Like Mayflies in a Stream
Roberts retells ancient Mesopotamia’s Epic of Gilgamesh, the world’s first written tale. Gilgamesh, king of Uruk, oppresses his people until a priestess of the Goddess Inanna goes out to the wilderness and tames the wild man Enkidu to be the king’s friend and equal.
Small press Hadley Rille’s goal with this series is to present “archaeologically-correct historical novels.” Author Roberts mentions in her concluding note how she set about fulfilling this mandate: “Rather than make up something misleading, I’ve given the people of Uruk far more secular and colorless lives than they actually lived.” In this, I have to say she has succeeded. Periodic flashes of fine description – due all to primary sources – only served to illuminate the general tone of lifeless grey through which drab and undistinguished characters moved. I’ve read many an archaeological report that brought more vibrancy to the hole the excavators were digging.

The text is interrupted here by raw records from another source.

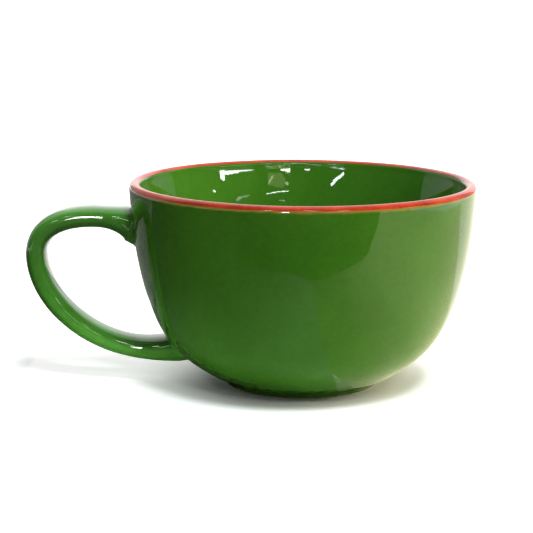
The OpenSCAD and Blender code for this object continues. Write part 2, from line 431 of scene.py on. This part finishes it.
outer = revolve("outer_coat", outer_outline)
outer.data.materials.append(
    make_green("green_glaze_outside", pale=(1.25, 0.88), halo=(0.0748, 0.0760)))
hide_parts("outer_glaze")

# Inner glaze: the same green poured inside and swilled round. The wall thickens
# down a slope inside the lip, so the far side shows the lamps over the near lip.
LIP_T, WAIST_T, HEEL_T = 4.4, 7.2, 5.4
WAIST_DROP = 24.0
FLOOR_R, FLOOR_Z, FLOOR_LAST = 24.0, 8.0, 0.4
HEEL_SHARE, BEND_SHARE, FLAT_SHARE = 0.2, 0.4, 0.5
BEND_STEPS, FLOOR_STEPS = 40, 16


def thickness(t):
    """Thickness of the wall at a place along its outside."""
    fall = WALL_TOP.y - cubic(WALL, t).y
    if fall < WAIST_DROP:
        return LIP_T + (WAIST_T - LIP_T) * (1 - (1 - fall / WAIST_DROP) ** 2)
    x = (fall - WAIST_DROP) / (WALL_TOP.y - HEEL.y - WAIST_DROP)
    return WAIST_T + (HEEL_T - WAIST_T) * x * x * (3 - 2 * x)


def inside_of_wall(t):
    into = left(cubic_slope(WALL, t))
    return cubic(WALL, t) + thickness(t) * into, into


def inner_line():
    """Down the inside of the wall, round the bend and over the floor to the axis."""
    heel_step = int(HEEL_SHARE * WALL_STEPS)
    line = [inside_of_wall(i / WALL_STEPS) for i in range(WALL_STEPS, heel_step, -1)]
    start, _ = inside_of_wall(HEEL_SHARE)
    fall = cubic_slope(WALL, HEEL_SHARE).normalized()
    end = Vector((FLOOR_R, FLOOR_Z))
    bend = [start, start - BEND_SHARE * HEEL_RUN * fall,
            end + Vector((FLAT_SHARE * HEEL_RUN, 0)), end]
    for i in range(1, BEND_STEPS + 1):
        t = i / BEND_STEPS
        line.append((cubic(bend, t), -left(cubic_slope(bend, t))))
    reaches = [FLOOR_R * (1 - i / FLOOR_STEPS) for i in range(1, FLOOR_STEPS)] + [FLOOR_LAST]
    return line + [(Vector((r, FLOOR_Z)), Vector((0, 1))) for r in reaches]


INNER_LINE = inner_line()


def inner_outline(theta):
    lip = lip_line(BAND_IN + band_wave(theta, IN_EDGE), 180 - LIP_LEAN, 6)[:-1]
    return with_back([(p, n, 1.0) for p, n in reversed(lip + INNER_LINE)])


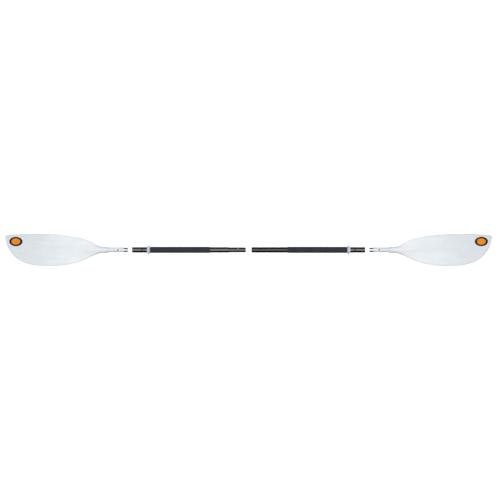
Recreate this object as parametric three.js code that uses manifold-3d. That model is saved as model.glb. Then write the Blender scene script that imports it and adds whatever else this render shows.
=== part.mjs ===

Rather then being carried away to the time and place sketchy excavations only partially reveal, I found myself stumbling in badly realized scenes: During, for example, just the first we lose track of an attacking lion for far too long. Other places, the groundwork is not laid for emotional experiences, so the whole loses what was perhaps meant to be barbaric primitiveness and becomes merely anorexic. Finally, no remorse is felt at the loss of archaeological purity when a too-modern romantic ending is pasted on in the final pages.